Just as the ceremony seems to take over Jessica’s burnt-out consciousness, so too does the island culture seem to permeate and influence the conclusion of the film, taking it away from the white, optimistic female protagonist. It’s a very modernist take on Jane Eyre… slipping from a relatively straight-forward narration to something deeper and more mythic. After all, the key ending scene, in which Carrefour frightens Wesley into the sea, doesn’t even involve Betsy! Even the images could be interpreted in several different ways: is Carrefour trying to save the sinners as he reaches for them… or push them into the sea?
In the concluding sequence, the coda of the movie, a soulful native voice speaks the moral of the story and intones a prayer that binds together the Voodoo and Christian traditions.

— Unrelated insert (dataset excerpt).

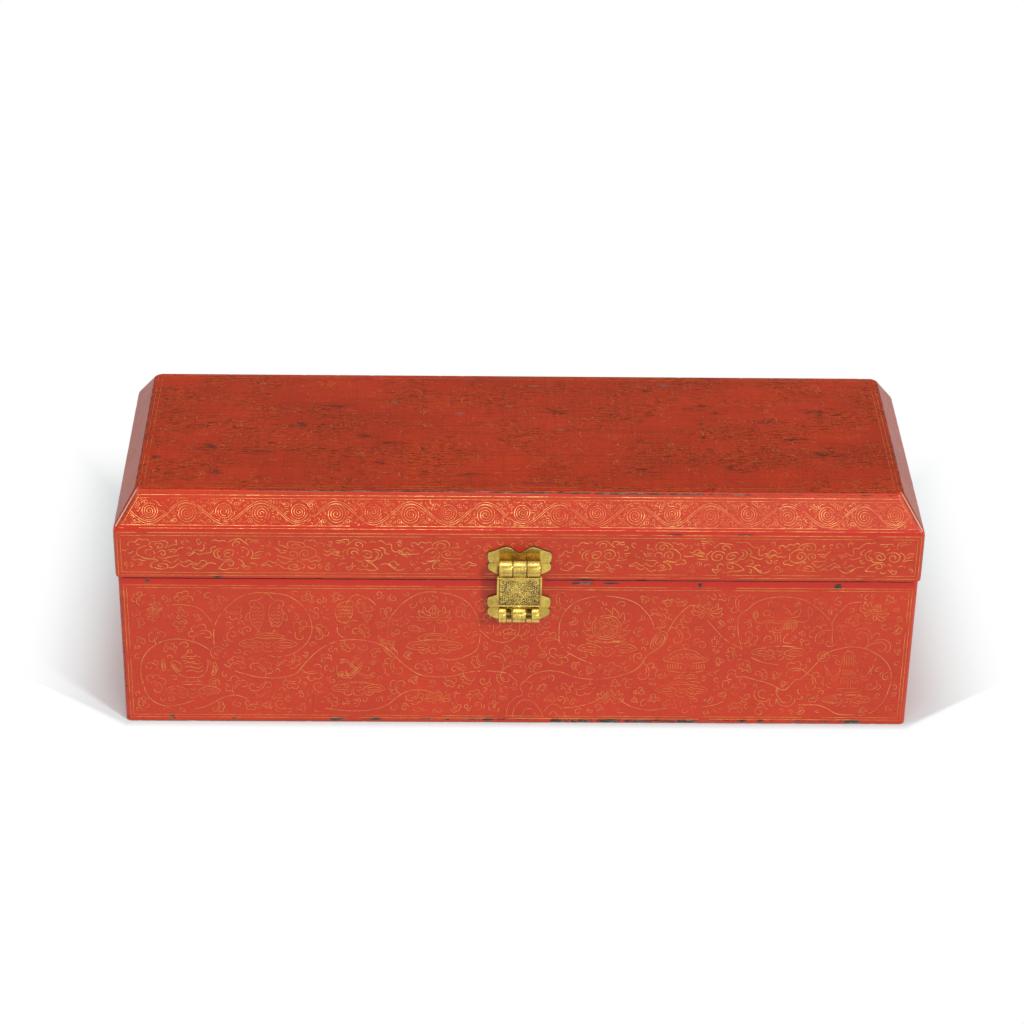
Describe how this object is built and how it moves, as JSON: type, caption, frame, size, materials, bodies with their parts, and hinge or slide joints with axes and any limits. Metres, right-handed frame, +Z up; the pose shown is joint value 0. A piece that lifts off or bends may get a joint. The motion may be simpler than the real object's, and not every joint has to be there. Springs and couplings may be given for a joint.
{
  "type": "lacquer sutra box",
  "caption": "Long rectangular box for a folded book: hinged lid with bevelled edges, brass hasp over a lock plate in front, red lacquer with gilded line ornament.",
  "frame": {"origin": "centre of the case's underside, in the plane that stands on a table", "axes": "+X along the length to the right of someone who faces the hasp, -Y towards the front with the hasp, +Z up"},
  "size_m": [0.407, 0.1624, 0.134],
  "materials": {
    "red_lacquer": "glossy red lacquer over a wooden core, worn on the lid",
    "inner_lacquer": "plain dark red lacquer, satin",
    "brass": "polished brass with dark traces in the corners",
    "pin_brass": "dull brass",
    "gilt": "gold leaf rubbed into incised lines, partly worn away"
  },
  "bodies": {
    "case": {"case_front_board": "red_lacquer", "case_back_board": "red_lacquer", "case_left_board": "red_lacquer", "case_right_board": "red_lacquer", "case_floor_board": "inner_lacquer", "lock_plate": "brass", "lock_plate_clinch_left": "pin_brass", "lock_plate_clinch_right": "pin_brass", "left_hinge_case_leaf": "brass", "left_hinge_pin": "pin_brass", "left_hinge_case_leaf_clinch_left": "pin_brass", "left_hinge_case_leaf_clinch_right": "pin_brass", "right_hinge_case_leaf": "brass", "right_hinge_pin": "pin_brass", "right_hinge_case_leaf_clinch_left": "pin_brass", "right_hinge_case_leaf_clinch_right": "pin_brass"},
    "lid": {"lid_front_wall": "red_lacquer", "lid_back_wall": "red_lacquer", "lid_left_wall": "red_lacquer", "lid_right_wall": "red_lacquer", "lid_front_rail": "red_lacquer", "lid_back_rail": "red_lacquer", "lid_left_rail": "red_lacquer", "lid_right_rail": "red_lacquer", "lid_top_panel": "red_lacquer", "hasp_plate": "brass", "hasp_plate_clinch_left": "pin_brass", "hasp_plate_clinch_right": "pin_brass", "hasp_pin": "pin_brass", "left_hinge_lid_leaf": "brass", "left_hinge_lid_leaf_clinch_left": "pin_brass", "left_hinge_lid_leaf_clinch_right": "pin_brass", "right_hinge_lid_leaf": "brass", "right_hinge_lid_leaf_clinch_left": "pin_brass", "right_hinge_lid_leaf_clinch_right": "pin_brass"},
    "hasp": {"hasp": "brass"}
  },
  "joints": [
    {"name": "lid_hinge", "type": "hinge", "parent": "case", "child": "lid", "pos_m": [0, 0.07665, 0.0882], "axis": [-1, 0, 0], "range_deg": [0, 180]},
    {"name": "hasp_hinge", "type": "hinge", "parent": "lid", "child": "hasp", "pos_m": [0, -0.07755, 0.0994], "axis": [-1, 0, 0], "range_deg": [0, 185]}
  ]
}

Ti-Joseph’s voice-over explains that Jessica, the white zombie, was always a zombie, even while alive, because of her sinful desire to wound others:
Oh, Lord God most holy, deliver them from the bitter pains of eternal death. The woman was a wicked woman, and she was dead in her own life. Yea lord, dead in the selfishness of her spirit. And the man followed her. Her steps led him down to evil, her feet took hold on death. Forgive him oh Lord, who knowest the secret of all hearts. Yea Lord, pity them who are dead, and give peace and happiness to the living.
As the Black natives bring the bodies from the ocean, past the Saint Sebastian statue, Betsy no longer stands out as the moral center of the film.
Betsy’s sweet, sincere, but ultimately limited perspective has succumbed to a broader, more resonant point-of-view, one which echoes through time to deliver a message of transgression, pain, and forgiveness.